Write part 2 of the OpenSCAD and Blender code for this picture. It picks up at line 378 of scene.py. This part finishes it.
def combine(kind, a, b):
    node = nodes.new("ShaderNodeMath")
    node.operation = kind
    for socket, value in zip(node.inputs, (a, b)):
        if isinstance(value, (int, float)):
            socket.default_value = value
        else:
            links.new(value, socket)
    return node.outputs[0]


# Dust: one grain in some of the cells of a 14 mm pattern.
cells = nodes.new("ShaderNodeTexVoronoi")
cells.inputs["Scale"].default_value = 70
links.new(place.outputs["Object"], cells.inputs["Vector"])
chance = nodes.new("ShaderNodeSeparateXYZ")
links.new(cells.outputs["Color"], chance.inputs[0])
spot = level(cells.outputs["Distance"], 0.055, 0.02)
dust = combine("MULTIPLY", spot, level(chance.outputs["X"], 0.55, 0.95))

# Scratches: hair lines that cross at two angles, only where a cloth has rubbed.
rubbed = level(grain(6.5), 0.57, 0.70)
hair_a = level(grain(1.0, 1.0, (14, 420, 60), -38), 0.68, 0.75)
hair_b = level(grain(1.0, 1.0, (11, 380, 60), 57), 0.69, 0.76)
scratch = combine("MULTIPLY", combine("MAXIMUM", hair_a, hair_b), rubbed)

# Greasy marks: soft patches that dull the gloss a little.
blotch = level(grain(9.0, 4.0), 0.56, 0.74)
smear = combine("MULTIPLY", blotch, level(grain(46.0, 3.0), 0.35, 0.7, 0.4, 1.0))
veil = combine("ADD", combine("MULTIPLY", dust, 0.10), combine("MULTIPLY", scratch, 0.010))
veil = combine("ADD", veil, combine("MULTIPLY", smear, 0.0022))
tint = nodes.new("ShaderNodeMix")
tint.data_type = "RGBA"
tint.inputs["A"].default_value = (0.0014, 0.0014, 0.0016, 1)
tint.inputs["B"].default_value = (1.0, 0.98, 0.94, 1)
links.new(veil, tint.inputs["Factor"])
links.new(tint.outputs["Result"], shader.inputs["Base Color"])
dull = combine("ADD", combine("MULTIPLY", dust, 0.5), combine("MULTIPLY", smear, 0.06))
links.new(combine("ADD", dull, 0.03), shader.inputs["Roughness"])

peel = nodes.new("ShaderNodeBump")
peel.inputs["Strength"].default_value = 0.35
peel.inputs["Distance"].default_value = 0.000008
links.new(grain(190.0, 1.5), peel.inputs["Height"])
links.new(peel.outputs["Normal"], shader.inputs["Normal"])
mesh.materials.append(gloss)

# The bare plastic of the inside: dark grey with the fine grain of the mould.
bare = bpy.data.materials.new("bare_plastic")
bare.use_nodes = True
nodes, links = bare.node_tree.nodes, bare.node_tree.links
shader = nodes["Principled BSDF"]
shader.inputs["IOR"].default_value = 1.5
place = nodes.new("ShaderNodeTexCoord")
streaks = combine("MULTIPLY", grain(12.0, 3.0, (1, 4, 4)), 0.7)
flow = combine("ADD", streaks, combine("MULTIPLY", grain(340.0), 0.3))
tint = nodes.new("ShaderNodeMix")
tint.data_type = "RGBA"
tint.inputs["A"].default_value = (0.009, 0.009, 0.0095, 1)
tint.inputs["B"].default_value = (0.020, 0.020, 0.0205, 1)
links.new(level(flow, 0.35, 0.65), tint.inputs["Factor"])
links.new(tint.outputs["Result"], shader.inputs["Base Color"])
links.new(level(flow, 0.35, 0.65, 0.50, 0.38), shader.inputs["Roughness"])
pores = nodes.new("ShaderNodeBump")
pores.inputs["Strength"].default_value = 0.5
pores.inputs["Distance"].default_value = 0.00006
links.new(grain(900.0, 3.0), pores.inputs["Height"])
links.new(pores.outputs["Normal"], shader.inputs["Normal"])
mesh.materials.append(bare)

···

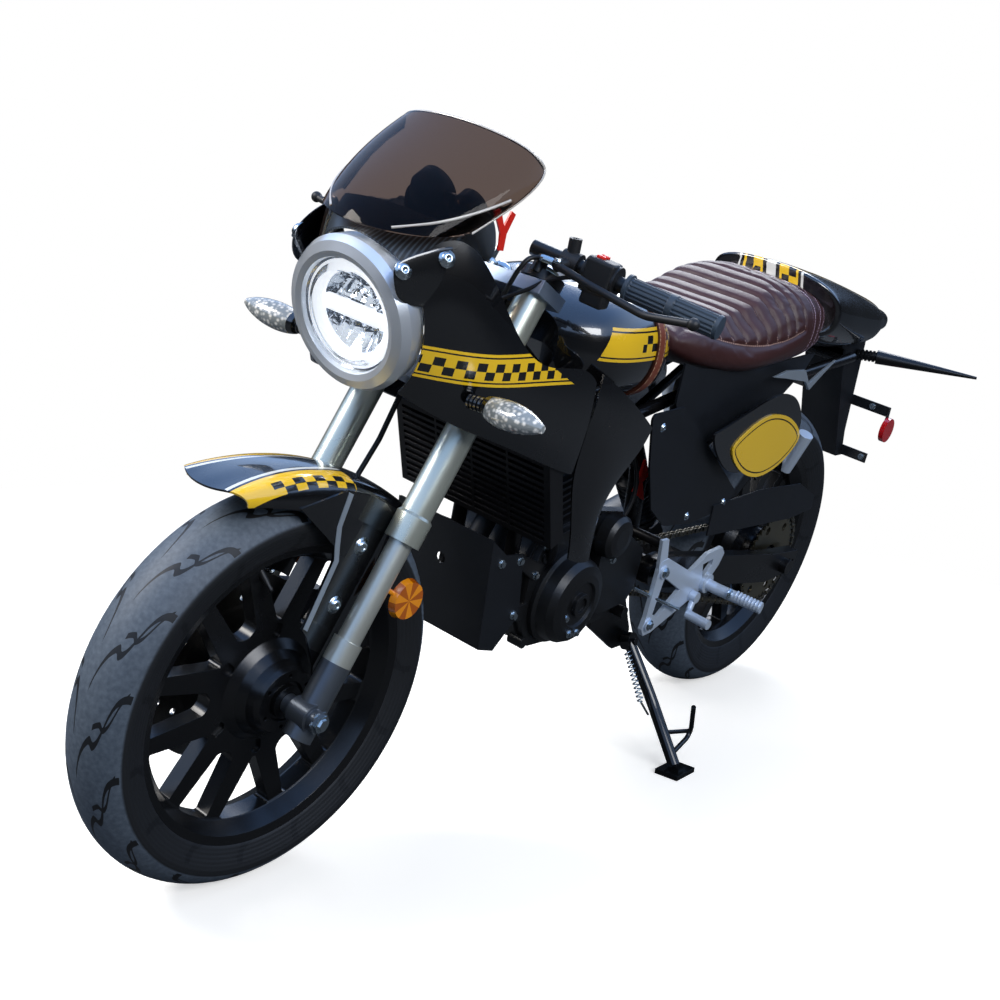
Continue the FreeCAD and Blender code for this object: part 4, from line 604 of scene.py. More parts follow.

···

- **STATED EXERCISE**:
Exactly the lines above from the one with "Write part 2" to the one with "return node.outputs[0]", both included, are to be quoted; leave the rest out.

- **WRITTEN ANSWER**:
Write part 2 of the OpenSCAD and Blender code for this picture. It picks up at line 378 of scene.py. This part finishes it.
def combine(kind, a, b):
    node = nodes.new("ShaderNodeMath")
    node.operation = kind
    for socket, value in zip(node.inputs, (a, b)):
        if isinstance(value, (int, float)):
            socket.default_value = value
        else:
            links.new(value, socket)
    return node.outputs[0]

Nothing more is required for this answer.